_Task_:
Search the records for "joints". Copy every line where it appears.

# start of Dataset entries

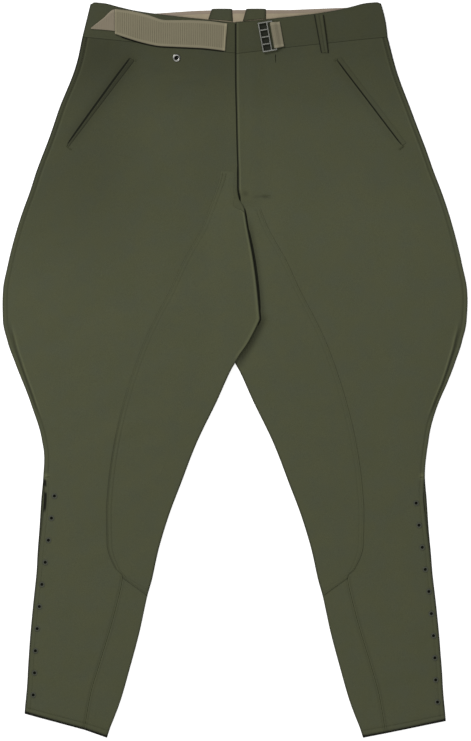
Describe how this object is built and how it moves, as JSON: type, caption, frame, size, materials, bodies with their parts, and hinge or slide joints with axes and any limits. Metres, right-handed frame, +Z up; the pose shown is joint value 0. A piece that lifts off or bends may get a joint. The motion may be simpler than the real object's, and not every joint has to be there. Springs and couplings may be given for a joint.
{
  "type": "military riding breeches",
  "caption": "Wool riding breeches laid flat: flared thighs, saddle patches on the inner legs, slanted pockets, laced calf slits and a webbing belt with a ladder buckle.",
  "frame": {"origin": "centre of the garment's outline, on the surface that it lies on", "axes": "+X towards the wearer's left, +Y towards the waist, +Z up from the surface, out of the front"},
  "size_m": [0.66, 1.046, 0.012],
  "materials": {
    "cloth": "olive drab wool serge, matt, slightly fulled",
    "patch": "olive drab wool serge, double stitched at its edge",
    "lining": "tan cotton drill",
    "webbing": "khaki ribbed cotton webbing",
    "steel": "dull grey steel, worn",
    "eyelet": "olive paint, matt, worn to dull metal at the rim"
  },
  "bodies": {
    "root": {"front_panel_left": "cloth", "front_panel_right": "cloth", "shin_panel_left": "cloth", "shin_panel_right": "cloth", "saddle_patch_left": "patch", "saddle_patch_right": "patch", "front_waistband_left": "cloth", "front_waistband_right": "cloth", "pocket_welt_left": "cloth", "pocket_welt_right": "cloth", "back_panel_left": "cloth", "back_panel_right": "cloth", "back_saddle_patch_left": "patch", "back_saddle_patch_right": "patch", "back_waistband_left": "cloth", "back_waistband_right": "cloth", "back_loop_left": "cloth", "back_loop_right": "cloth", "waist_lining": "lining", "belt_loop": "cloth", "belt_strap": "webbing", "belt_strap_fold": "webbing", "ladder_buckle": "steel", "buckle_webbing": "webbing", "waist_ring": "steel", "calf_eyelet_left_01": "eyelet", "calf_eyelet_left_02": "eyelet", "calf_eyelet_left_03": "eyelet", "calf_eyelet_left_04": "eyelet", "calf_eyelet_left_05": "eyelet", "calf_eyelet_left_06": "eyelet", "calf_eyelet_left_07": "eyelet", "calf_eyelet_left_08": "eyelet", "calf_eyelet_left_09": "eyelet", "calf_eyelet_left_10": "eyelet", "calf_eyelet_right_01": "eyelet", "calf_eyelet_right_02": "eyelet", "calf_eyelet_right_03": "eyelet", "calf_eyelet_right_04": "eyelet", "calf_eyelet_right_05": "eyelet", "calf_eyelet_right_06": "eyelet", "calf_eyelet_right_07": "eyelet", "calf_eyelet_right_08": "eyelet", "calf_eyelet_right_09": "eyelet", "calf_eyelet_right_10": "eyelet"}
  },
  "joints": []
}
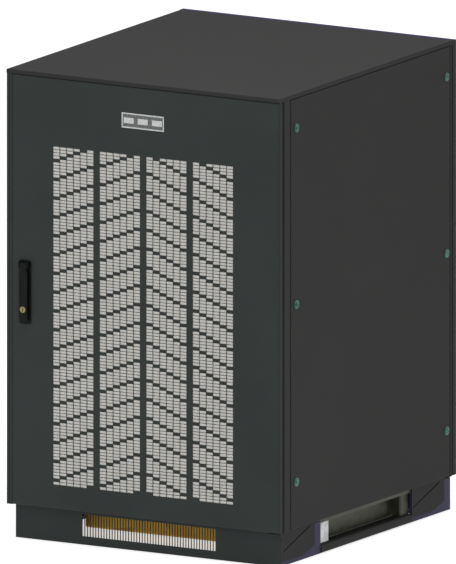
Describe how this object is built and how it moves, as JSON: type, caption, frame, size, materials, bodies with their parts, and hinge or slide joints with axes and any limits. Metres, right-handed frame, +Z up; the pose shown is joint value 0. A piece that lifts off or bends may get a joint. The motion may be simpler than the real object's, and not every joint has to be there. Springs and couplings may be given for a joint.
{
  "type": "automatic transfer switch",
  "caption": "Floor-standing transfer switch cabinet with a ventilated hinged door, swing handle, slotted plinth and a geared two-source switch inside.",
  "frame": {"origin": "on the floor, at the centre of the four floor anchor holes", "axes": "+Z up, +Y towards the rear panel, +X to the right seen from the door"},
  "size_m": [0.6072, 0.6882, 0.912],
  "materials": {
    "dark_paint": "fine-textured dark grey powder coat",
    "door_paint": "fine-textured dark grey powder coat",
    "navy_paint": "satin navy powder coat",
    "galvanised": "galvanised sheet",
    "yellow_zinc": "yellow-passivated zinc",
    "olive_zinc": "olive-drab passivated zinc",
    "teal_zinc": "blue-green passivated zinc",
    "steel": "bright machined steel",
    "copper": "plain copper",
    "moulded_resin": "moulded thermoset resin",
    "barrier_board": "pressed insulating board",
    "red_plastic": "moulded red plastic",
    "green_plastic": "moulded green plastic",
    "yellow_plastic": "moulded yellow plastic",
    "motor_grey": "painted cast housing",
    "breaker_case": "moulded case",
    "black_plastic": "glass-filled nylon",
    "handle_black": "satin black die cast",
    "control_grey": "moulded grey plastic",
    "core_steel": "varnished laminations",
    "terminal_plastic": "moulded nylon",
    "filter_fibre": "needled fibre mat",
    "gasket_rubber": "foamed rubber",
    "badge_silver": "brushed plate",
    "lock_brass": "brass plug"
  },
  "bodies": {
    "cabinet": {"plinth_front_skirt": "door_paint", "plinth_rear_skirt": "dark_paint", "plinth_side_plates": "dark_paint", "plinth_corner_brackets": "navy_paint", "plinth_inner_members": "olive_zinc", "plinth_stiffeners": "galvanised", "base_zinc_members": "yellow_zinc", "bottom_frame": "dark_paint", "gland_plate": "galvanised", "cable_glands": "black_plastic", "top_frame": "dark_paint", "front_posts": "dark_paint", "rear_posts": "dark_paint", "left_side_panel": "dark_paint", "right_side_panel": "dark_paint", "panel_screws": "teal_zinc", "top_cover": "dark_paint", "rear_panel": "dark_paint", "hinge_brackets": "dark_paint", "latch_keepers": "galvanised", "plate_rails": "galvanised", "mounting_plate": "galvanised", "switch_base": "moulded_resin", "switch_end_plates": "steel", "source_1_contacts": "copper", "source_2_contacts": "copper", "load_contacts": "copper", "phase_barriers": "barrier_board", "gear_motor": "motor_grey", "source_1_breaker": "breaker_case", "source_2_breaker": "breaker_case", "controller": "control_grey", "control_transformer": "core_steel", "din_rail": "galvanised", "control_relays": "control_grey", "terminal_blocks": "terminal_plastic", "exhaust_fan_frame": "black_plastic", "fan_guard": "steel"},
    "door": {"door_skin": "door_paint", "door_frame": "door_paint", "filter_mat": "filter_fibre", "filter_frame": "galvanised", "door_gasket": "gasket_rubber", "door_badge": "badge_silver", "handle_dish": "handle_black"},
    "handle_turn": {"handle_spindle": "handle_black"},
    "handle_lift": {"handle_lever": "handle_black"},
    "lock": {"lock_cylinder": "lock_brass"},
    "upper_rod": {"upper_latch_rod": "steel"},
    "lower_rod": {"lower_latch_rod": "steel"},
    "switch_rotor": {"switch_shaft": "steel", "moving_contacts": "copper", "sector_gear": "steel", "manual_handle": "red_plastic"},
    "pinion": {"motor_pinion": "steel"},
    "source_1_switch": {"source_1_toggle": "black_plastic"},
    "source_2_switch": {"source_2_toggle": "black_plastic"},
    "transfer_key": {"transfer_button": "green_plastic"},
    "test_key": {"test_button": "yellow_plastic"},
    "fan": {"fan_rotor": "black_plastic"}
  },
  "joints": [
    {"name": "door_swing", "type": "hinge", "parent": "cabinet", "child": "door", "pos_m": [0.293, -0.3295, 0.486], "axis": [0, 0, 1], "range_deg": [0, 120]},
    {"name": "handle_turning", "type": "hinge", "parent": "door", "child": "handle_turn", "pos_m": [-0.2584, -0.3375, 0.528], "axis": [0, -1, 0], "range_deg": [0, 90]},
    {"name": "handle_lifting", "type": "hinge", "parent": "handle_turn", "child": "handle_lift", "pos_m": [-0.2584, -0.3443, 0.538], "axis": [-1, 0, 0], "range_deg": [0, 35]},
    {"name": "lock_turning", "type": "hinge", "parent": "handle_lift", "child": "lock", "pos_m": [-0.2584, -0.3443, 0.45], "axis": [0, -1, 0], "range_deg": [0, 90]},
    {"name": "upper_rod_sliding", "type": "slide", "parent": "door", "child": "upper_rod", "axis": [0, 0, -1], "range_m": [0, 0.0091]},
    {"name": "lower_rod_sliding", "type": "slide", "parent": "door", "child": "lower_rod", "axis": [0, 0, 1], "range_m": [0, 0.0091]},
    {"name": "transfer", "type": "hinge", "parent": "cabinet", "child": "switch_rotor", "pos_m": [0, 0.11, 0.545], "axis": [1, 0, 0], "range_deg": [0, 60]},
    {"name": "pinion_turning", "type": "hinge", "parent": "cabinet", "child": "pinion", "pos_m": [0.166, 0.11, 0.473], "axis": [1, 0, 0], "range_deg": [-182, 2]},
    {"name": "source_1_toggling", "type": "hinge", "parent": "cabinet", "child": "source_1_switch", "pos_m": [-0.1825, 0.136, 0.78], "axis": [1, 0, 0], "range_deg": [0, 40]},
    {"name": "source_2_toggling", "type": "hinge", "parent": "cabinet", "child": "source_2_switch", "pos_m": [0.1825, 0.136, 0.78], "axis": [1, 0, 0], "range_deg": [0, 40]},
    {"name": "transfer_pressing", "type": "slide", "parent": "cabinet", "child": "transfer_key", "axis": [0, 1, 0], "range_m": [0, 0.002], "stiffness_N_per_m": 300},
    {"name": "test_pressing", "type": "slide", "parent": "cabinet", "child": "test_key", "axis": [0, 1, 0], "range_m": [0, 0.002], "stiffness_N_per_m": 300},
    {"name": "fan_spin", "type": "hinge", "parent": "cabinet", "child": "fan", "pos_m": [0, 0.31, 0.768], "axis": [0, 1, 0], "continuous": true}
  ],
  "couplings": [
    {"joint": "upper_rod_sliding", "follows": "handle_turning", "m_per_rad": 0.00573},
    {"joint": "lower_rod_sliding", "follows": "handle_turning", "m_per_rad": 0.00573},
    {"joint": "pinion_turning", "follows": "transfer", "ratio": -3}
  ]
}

# end of Dataset entries

_Exercise response_:
Describe how this object is built and how it moves, as JSON: type, caption, frame, size, materials, bodies with their parts, and hinge or slide joints with axes and any limits. Metres, right-handed frame, +Z up; the pose shown is joint value 0. A piece that lifts off or bends may get a joint. The motion may be simpler than the real object's, and not every joint has to be there. Springs and couplings may be given for a joint.
  "joints": []
Describe how this object is built and how it moves, as JSON: type, caption, frame, size, materials, bodies with their parts, and hinge or slide joints with axes and any limits. Metres, right-handed frame, +Z up; the pose shown is joint value 0. A piece that lifts off or bends may get a joint. The motion may be simpler than the real object's, and not every joint has to be there. Springs and couplings may be given for a joint.
  "joints": [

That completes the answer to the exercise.